President Trump has hardened his attitude toward China and placed sanctions on a Chinese bank for laundering North Korean cash. That is to be welcomed, but I want to draw attention to thousands of completely ignored victims of both North Korea and China. They are the thousands of women who have escaped North Korean hell only to find themselves, and their children, the victims of unspeakable abuse in China.

The United States, European Union and indeed the entire world should demand that the Chinese government recognize these women and children as refugees and not illegal immigrants. It should be helping prevent them from getting deported back to North Korea. It should also crack down on the human traffickers who prey on them. I currently have asylum in the United Kingdom, but I, too, was one of these women.

I read every column written about North Korea. I follow the diplomatic rows, the posturing and the missile launching, and often, I cannot sleep at night because I am frightened of what will happen to my family and friends who live there. I was born in the city of Chongjin, close to the Chinese border, and unlike most of those who write about North Korea, I have experienced the realities of life under the Kims. I have also lived through the horror of being a North Korean woman in China.

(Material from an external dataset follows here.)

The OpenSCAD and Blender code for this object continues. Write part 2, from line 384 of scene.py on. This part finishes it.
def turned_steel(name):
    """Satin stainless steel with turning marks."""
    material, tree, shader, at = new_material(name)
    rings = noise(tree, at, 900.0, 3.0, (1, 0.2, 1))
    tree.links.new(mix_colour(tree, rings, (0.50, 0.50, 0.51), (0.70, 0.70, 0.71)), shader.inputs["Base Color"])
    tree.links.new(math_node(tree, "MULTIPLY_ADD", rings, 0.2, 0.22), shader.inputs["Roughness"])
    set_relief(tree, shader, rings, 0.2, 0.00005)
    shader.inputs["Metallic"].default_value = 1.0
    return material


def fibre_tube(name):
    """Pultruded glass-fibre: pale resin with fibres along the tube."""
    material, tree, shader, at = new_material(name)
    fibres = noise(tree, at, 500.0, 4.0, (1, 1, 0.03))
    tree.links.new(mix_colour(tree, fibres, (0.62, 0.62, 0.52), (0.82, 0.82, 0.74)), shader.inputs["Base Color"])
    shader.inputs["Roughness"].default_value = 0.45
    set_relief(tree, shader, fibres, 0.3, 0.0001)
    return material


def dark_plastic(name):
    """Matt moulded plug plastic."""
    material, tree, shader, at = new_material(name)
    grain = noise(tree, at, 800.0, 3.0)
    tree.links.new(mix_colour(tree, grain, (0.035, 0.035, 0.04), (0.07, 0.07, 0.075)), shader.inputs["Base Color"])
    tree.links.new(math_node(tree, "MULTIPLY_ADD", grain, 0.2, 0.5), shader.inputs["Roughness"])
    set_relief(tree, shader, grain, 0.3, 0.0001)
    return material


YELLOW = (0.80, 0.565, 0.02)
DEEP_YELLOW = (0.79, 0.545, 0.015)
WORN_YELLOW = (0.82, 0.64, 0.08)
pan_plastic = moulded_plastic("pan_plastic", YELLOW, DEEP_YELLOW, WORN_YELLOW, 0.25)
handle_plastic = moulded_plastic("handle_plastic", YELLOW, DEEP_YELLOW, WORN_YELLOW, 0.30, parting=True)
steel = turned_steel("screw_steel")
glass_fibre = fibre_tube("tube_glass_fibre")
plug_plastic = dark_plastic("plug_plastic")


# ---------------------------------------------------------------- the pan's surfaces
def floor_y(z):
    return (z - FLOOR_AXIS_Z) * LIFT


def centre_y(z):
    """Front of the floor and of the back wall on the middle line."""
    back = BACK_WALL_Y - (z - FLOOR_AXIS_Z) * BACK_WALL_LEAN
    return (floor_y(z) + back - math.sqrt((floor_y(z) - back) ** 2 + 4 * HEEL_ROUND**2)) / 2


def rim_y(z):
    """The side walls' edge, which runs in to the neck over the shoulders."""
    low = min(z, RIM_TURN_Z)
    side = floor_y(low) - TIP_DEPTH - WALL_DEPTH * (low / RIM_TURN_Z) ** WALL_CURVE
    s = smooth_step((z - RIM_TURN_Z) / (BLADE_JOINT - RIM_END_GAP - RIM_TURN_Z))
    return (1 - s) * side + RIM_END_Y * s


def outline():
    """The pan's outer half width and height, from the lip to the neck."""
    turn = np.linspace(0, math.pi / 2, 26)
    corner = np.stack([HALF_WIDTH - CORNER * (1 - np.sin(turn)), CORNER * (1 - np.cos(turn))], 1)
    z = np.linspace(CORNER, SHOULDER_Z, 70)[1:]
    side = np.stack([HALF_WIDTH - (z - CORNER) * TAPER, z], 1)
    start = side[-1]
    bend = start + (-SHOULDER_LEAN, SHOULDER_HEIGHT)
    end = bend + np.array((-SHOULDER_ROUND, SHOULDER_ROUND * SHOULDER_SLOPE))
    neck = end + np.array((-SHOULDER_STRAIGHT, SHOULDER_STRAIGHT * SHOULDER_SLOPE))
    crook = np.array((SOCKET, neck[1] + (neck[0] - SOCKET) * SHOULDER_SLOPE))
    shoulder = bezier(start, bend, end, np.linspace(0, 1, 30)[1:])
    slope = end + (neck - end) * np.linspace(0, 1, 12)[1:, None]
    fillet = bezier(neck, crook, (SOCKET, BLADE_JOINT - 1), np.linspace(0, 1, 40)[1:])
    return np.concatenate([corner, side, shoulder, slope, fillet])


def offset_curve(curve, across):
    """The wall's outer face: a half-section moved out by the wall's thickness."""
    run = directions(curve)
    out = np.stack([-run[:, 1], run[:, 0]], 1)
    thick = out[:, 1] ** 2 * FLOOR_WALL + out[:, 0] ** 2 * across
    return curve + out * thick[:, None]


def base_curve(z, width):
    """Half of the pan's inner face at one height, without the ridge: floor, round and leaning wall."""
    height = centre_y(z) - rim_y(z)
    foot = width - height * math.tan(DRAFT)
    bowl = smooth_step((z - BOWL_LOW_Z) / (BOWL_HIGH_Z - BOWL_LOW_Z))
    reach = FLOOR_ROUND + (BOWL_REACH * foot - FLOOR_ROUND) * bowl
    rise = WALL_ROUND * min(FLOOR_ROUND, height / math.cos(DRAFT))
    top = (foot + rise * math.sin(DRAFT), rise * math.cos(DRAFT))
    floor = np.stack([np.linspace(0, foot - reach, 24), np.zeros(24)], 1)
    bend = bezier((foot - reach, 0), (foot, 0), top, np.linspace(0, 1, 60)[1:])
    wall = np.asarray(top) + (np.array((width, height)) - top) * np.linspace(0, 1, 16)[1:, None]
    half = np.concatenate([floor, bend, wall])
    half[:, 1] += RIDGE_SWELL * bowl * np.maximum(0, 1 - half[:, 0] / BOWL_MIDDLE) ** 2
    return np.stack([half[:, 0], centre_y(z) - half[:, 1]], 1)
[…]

When famine ravaged my country in the 1990s, I was a schoolteacher. I watched my students weaken every day. It was my duty to visit their homes if they did not come to school. Many images of the time still haunt me. Seared into my mind is the scene of an entire family who starved to death after one last meager meal of gruel. Another is that of the body of one of my favorite pupils, who wanted to be a doctor, lying dead in the dirt of the marketplace. Famine ravaged my family, too. I watched both my uncle and father starve to death.

In 1998, fearful that I, too, would die, I fled only to find myself sold into slavery in China. The horrors faced by North Korean women when they cross the border into what they imagine will be safety is ignored, and Western governments are not keen to highlight the abuses that these women suffer because they do not want this aspect of the North Korean problem to complicate their relations with China. According to my research, 80 percent of North Korean women who escape become victims of human trafficking, just as I was.

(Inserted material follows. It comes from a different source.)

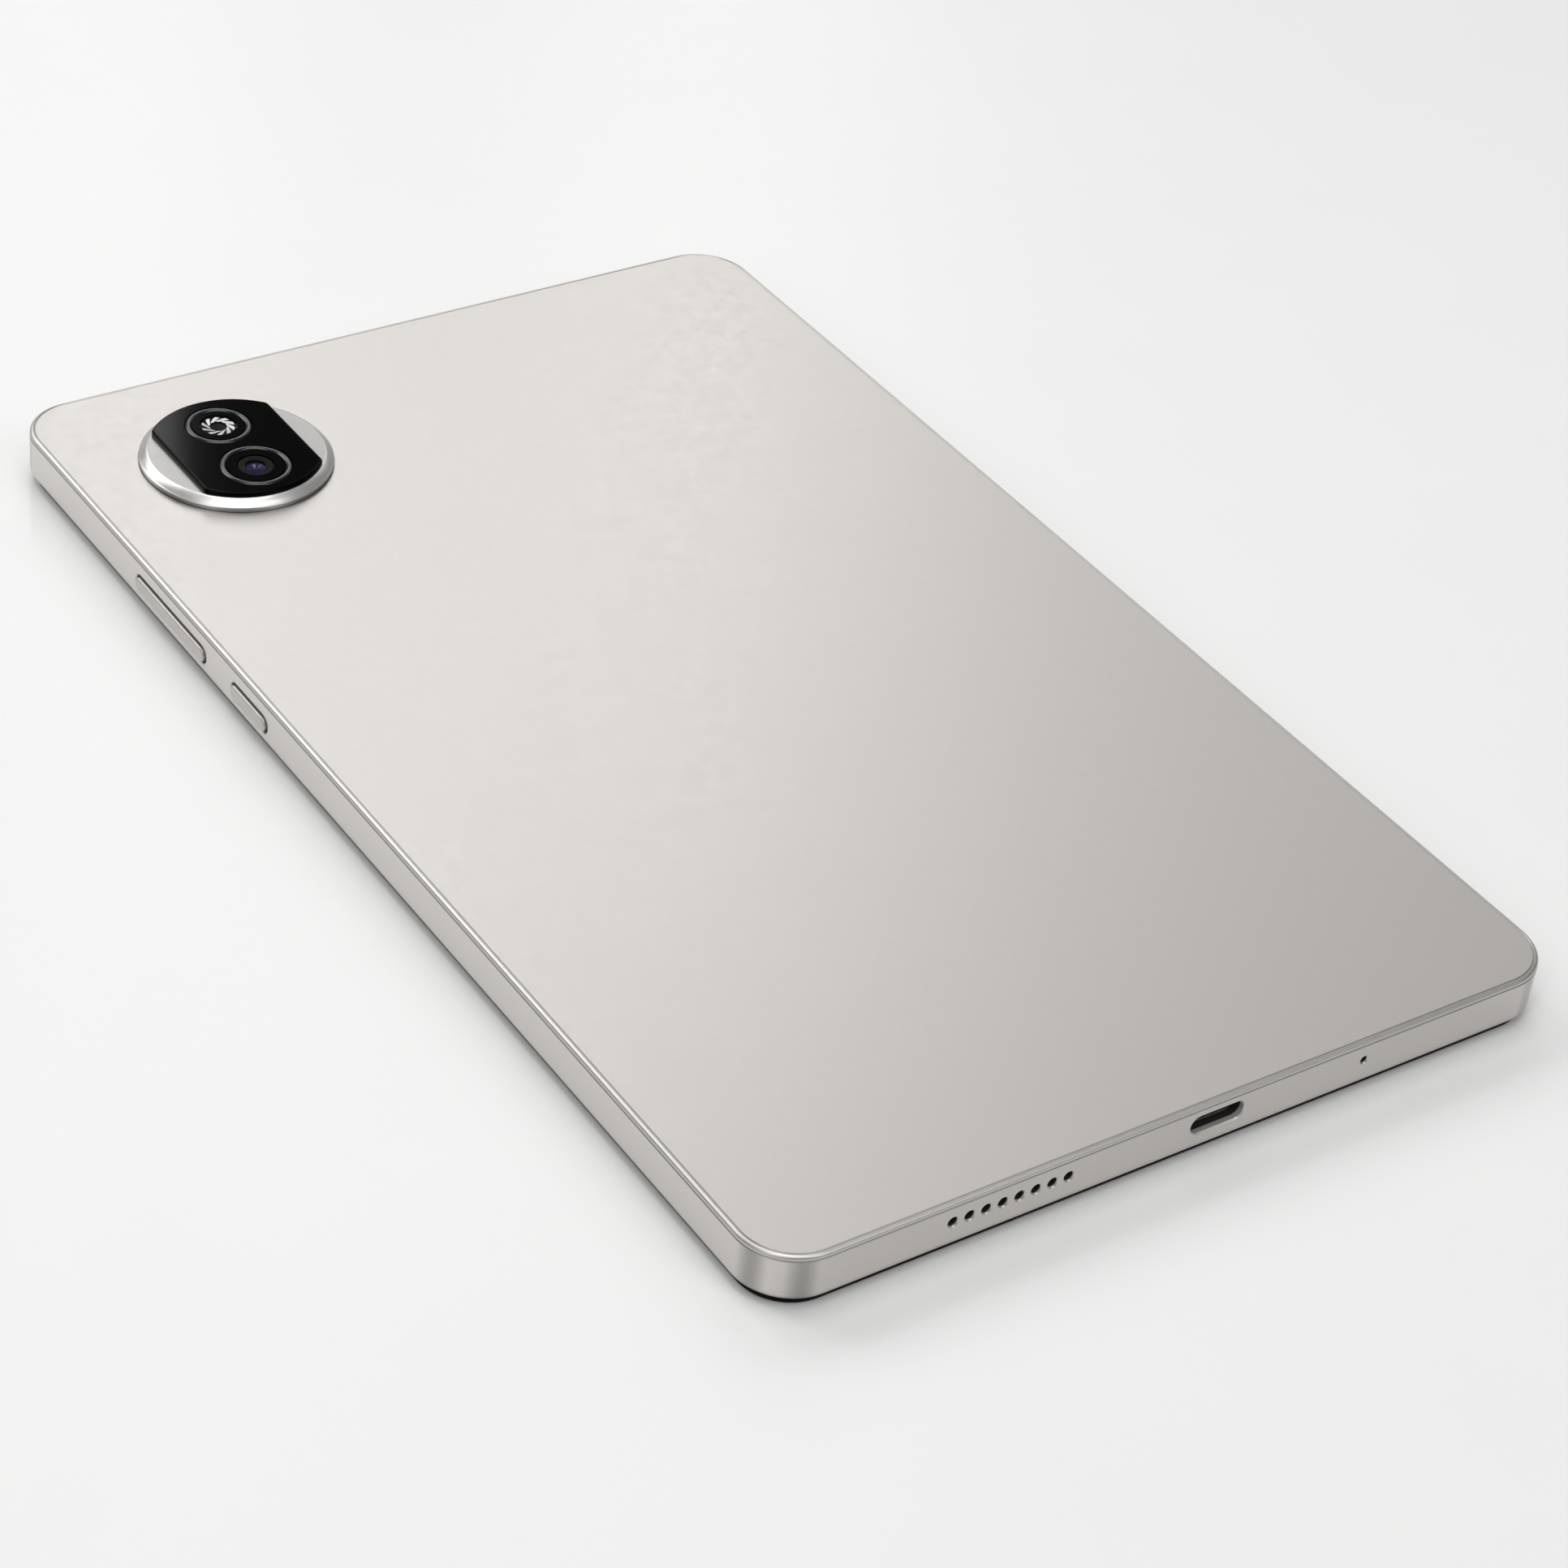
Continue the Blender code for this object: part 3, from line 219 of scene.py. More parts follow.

I was sold to a drunken farmer and gambling addict. He treated me like a slave, worked me day and night, abused me and did as he pleased with my body. There was nobody to whom I could appeal for help because if Chinese authorities discovered me, they would have sent me back to North Korea.

Just when I thought I could endure no more, I discovered that I was pregnant. The baby gave me hope to keep on living, but when my son was born, he was deemed stateless by the Chinese government simply because I was North Korean.

Only the children of North Korean women are treated this way. As a result, I could not take him to the hospital even though he was weak and sick, and he could not go to school. There are 20,000 children like him in China in dire need of help, but no one fights for their corner. Why?

In 2004, I was arrested by the Chinese police, and with no compassion, they sent me home. I spent six months in a labor camp where I almost died from an infection in my leg. Then the authorities threw me out onto the streets to beg because they did not like prisoners to die and turn up in official statistics.

I survived, but I was desperate to see my son. I was left with no choice but to find a broker who could sell me back into slavery in China so that I could find him. I was lucky. When I arrived in China, the broker took pity on me and helped me find my son. But I was forced back into life with my abusive “husband” who had brought me.

Eventually, after years of desperation and fear, we made it to the United Kingdom, and, at the age of 9, my son was finally able to see a doctor and go to school. I urge Western leaders to help those who are not as lucky as my son and I.

*The author is an outreach and projects officer at Connect in North Korea, a U.K.-based Pan-European organization that works with North Korean diaspora communities. She is also co-director of Stepping Stones.